In tutto questo, prima e dopo, c’è tanta umanità. Il racconto di David è denso di concetti, significati e momenti di vita che hanno riempito il suo divenire personale e professionale. Quello che anche qui colpisce è che al centro di tutto ci sono sempre e comunque delle persone. E si badi bene, David non parla mai male di niente, persona o situazione che sia, nel caso parla bene di qualcosa e di qualcuno, spesso senza fare nomi, ma dando significato e senso alle parole con cui dispiega il racconto, che diventano il filo conduttore di questo processo evolutivo.

Ammazza stereotipi e/o comportamenti stereotipati il passaggio del libro nel quale, dissertando della parola “tempo”, cita un top manager suo capo inglese del quale dice: “Non ricordo un solo meeting a cui lui sia arrivato in ritardo o a cui abbia partecipato con il portatile aperto. Non ricordo un solo board meeting gestito da lui che sia iniziato in ritardo o finito oltre il limite previsto. Non ricordo nessuno dei partecipanti arrivare in ritardo ai suoi meeting, mentre tra gli stessi partecipanti ho visto comportamenti radicalmente diversi nel dialogo e nell’operatività con i team di competenza”. Come dire, nulla traccia la via più del comportarsi come si vorrebbe facessero gli altri. In questo caso vale la locuzione “fatti e non parole”.


Ma torniamo alle parole e vediamo quelle che David ripercorre e trasforma nel libro. Tempo, Fortuna, Amicizia, Fiducia, Coerenza, Immaginazione, Scopo, Errore, Talento, Leadership, Smart working. A proposito del termine “smart working”, oggi tanto usato o meglio abusato, il senso vero e pieno di questa parola e concetto espresso nel libro merita anche da solo la lettura.
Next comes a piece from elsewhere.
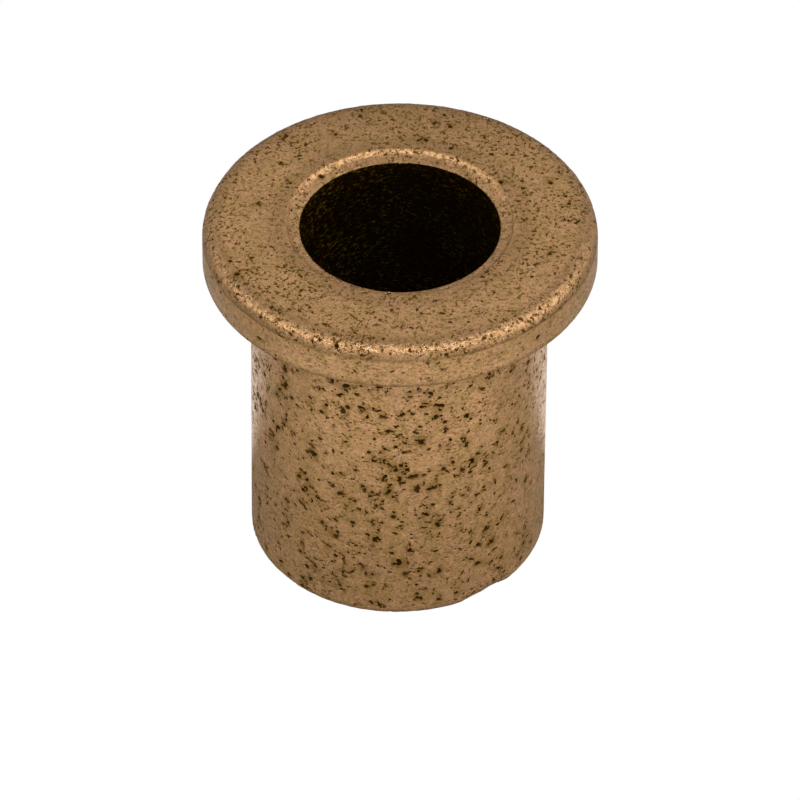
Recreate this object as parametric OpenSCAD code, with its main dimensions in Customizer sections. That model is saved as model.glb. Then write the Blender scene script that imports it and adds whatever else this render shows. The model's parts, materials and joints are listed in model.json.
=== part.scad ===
// Flanged sleeve bushing, pressed and sintered from bronze powder in one piece.
// It stands on its tail: the bore axis is Z, the flange's back face is at z = 0,
// the thrust face looks up (+Z) and the sleeve hangs down to the tail face.

/* [Bore] */
// Running diameter of the bore
bore_d = 6.4; // [4:0.01:7.8]
// Width of the chamfer at each mouth of the bore, across the end face
mouth_width = 0.47; // [0.2:0.01:0.6]
// Depth of the chamfer at each mouth of the bore, down the bore
mouth_depth = 0.25; // [0.1:0.01:0.6]

/* [Sleeve] */
// Outer diameter of the sleeve, with its allowance for a press fit
sleeve_d = 9.6; // [9:0.01:11]
// Length from the thrust face to the tail face
overall_length = 12.75; // [5:0.05:40]
// Radius of the rounded lead-in at the tail
tail_round = 0.33; // [0.1:0.01:0.5]

/* [Flange] */
// Outer diameter of the flange
flange_d = 12.7; // [12:0.05:20]
// Thickness of the flange, from its back face to the thrust face
flange_thickness = 1.58; // [1:0.01:4]
// Radius of the rounding at the thrust face's edge, which the upper punch forms
rim_round = 0.63; // [0.5:0.01:0.8]
// Height of that rounding: it meets the rim, which the die forms, in a crisp corner
rim_drop = 0.44; // [0.2:0.01:0.48]
// Leg of the small edge break between the rim and the back face
back_break = 0.03; // [0.02:0.01:0.2]
// Radius of the fillet where the flange's back face meets the sleeve
root_fillet = 0.3; // [0.1:0.01:0.4]

/* [Hidden] */
bronze = [0.62, 0.49, 0.34];
arc_steps = 96;
turn_steps = 180;

bore_r = bore_d / 2;
sleeve_r = sleeve_d / 2;
flange_r = flange_d / 2;
tail_z = flange_thickness - overall_length;

// How far in from the wall a rounding reaches, when it ends at the wall after
// dropping only part of its radius.
function round_reach(radius, drop) = sqrt(pow(radius, 2) - pow(radius - drop, 2));

// Section of the tube wall, with both bore mouths chamfered. x is radius and y is
// height.
module sleeve_section() {
    polygon([
        [bore_r, tail_z + mouth_depth],
        [bore_r + mouth_width, tail_z],
        [sleeve_r, tail_z],
        [sleeve_r, flange_thickness / 2],
        [bore_r, flange_thickness / 2]
    ]);
}

// Section of the flange, from the bore out to the rim.
module flange_section() {
    polygon([
        [bore_r, 0],
        [flange_r - back_break, 0],
        [flange_r, back_break],
        [flange_r, flange_thickness],
        [bore_r + mouth_width, flange_thickness],
        [bore_r, flange_thickness - mouth_depth]
    ]);
}

// What a rounding takes off a square corner. It leaves the flat end smoothly and
// ends at the wall. up is 1 for a top corner and -1 for a bottom one.
module corner_cut(radius, drop, corner_r, corner_z, up) {
    centre_r = corner_r - round_reach(radius, drop);
    centre_z = corner_z - up * radius;
    difference() {
        translate([centre_r, min(centre_z, centre_z + up * 2 * radius)])
            square([2 * radius, 2 * radius]);
        translate([centre_r, centre_z])
            circle(r = radius, $fn = arc_steps);
    }
}

// The hollow fillet in the corner under the flange.
module root_section() {
    difference() {
        translate([sleeve_r - root_fillet, -root_fillet])
            square([2 * root_fillet, 2 * root_fillet]);
        translate([sleeve_r + root_fillet, -root_fillet])
            circle(r = root_fillet, $fn = arc_steps);
    }
}

// The whole bushing: one section turned round the bore axis.
module flanged_sleeve() {
    color(bronze)
        rotate_extrude($fn = turn_steps)
            difference() {
                union() {
                    sleeve_section();
                    flange_section();
                    root_section();
                }
                corner_cut(rim_round, rim_drop, flange_r, flange_thickness, 1);
                corner_cut(tail_round, tail_round, sleeve_r, tail_z, -1);
            }
}

flanged_sleeve();
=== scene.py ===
"""The look of a flanged sleeve bushing, pressed and sintered from bronze powder.

The CAD node gives the turned section. A finer skin is turned from that section here: the open pores, nicks
and chip are cut into its mesh, and one node material colours it and adds the finest specks. All lengths are
in millimetres until a mesh or the camera is made.
"""

import itertools
import json
import math
from collections import namedtuple

import bpy
import numpy as np
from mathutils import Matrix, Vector, noise
from mathutils.geometry import delaunay_2d_cdt


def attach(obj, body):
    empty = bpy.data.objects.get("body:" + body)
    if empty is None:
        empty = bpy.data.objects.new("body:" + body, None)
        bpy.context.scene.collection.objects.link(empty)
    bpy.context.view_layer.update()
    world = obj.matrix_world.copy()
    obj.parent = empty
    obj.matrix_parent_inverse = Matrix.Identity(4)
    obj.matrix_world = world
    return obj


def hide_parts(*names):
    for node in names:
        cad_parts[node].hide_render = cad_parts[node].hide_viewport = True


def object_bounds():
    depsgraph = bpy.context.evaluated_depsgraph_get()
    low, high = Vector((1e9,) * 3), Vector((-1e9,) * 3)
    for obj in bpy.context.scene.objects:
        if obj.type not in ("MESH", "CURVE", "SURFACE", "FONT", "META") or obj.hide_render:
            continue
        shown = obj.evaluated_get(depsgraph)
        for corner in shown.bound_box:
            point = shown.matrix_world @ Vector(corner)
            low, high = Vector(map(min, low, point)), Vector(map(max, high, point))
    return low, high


MM = 0.001
TURN = 2 * math.pi

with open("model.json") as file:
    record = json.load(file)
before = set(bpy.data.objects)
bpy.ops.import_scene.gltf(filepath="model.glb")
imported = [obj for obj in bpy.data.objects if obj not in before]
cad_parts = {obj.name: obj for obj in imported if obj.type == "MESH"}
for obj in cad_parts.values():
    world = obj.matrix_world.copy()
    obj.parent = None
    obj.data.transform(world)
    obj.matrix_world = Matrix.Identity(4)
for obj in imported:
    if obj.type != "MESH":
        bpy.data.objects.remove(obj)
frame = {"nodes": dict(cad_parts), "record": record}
cad_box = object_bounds()
tail_z, top_z = (corner.z / MM for corner in cad_box)
radii = {mount["name"]: mount["dims"].get("r_mm") for mount in frame["record"]["mounts"]}
bore_r, sleeve_r, rim_r = radii["bore"], radii["sleeve"], radii["flange_rim"]

rng = np.random.default_rng(41)


# ---------------------------------------------------------------- the turned section

RING_GAP = 0.055     # the closest that two rings of the skin may lie along the section
CORNER_CUT = 0.05    # how far a sharp corner is worn back
CUT_SHARE = 0.4      # how much of a short stretch beside the corner may be worn away
SHARP_TURN = 25      # degrees: a section corner that turns more than this is worn back
TABLE_STEP = 0.01    # the spacing of the section's tables
STRAIGHT = 0.99      # how squarely a wall faces outward, or a face up or down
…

E proprio all’inizio del libro dice: “Il tempo scorre, la storia cambia, le persone evolvono. Di sicuro più volte nella vita dovremmo trovare il coraggio di riconoscere che abbiamo bisogno di parole nuove. Da dire agli altri, da dire a sé stessi, da mettere in pratica, da seguire con rigore. Abbiamo bisogno di parole nuove per ridefinirci e per comprenderci in un mondo veloce e tecnologico in costante cambiamento. Un mondo che produce senza mai fermarsi: parole nuove, talvolta imprecise, talvolta superflue, spesso prive di vero significato, in un contesto di crescente vuoto semantico”.

Chiudiamo con la parola leadership, che David affronta quasi alla fine del libro. Detto che per David manager e leader sono un unicum, vediamo perché secondo la sua esperienza c’è carenza di manager veramente portati a gestire le persone in maniera costruttiva e a guidare i processi di cambiamento. La causa, dice David, sono tre vizi: uno di natura strutturale, uno di natura culturale e uno di natura strategica.

Il primo è quello che lega nell’attuale sistema d’impresa la retribuzione non alle competenze, ma solo alla responsabilità. Quindi, semplificando, si aspira a fare il manager non solo perché ci si sente portati, ma è quasi obbligatorio farlo per avere una crescita economica. Il secondo è il collegamento diretto tra responsabilità e retribuzione che, dice, non è così in tutte le professioni. Il terzo è legato alla consuetudine di promuovere a manager chi è il migliore a fare quel tipo lavoro, non considerando il fatto che questo spesso non implica che sia anche il migliore a gestire, motivare e far crescere le persone.

Diamo, quindi, il giusto senso e significato alle parole per evolvere. Per essere manager, lavoratori e cittadini evoluti. Insomma, parole per fare i fatti, perché le “buone” parole, quelle che hanno un senso e ci danno un senso, sono quelle che ci serviranno per stare al passo con la trasformazione degli stili di lavoro e della società in cui viviamo.


David Bevilacqua è amministratore delegato di Ammagamma, società di data science e AI. Ha lavorato in Cisco per 20 anni ricoprendo ruoli apicali, in Italia e all’estero (vice president Europe, AD Italia General manager per l’Est Europa e VP Sud Europa). Nel 2016 ha cofondato Yoroi, di cui è stato AD & Chairman. Nel 2011 ha ricevuto il «Premio Eccellenza» conferito da Manageritalia, Cfmt e Confcommercio. È nel consiglio direttivo di Make a Wish Italia. Invitato come speaker al TEDxCesena, collabora con «Senza Filtro. Notizie Dentro il Lavoro» (www.informazionesenzafiltro.it).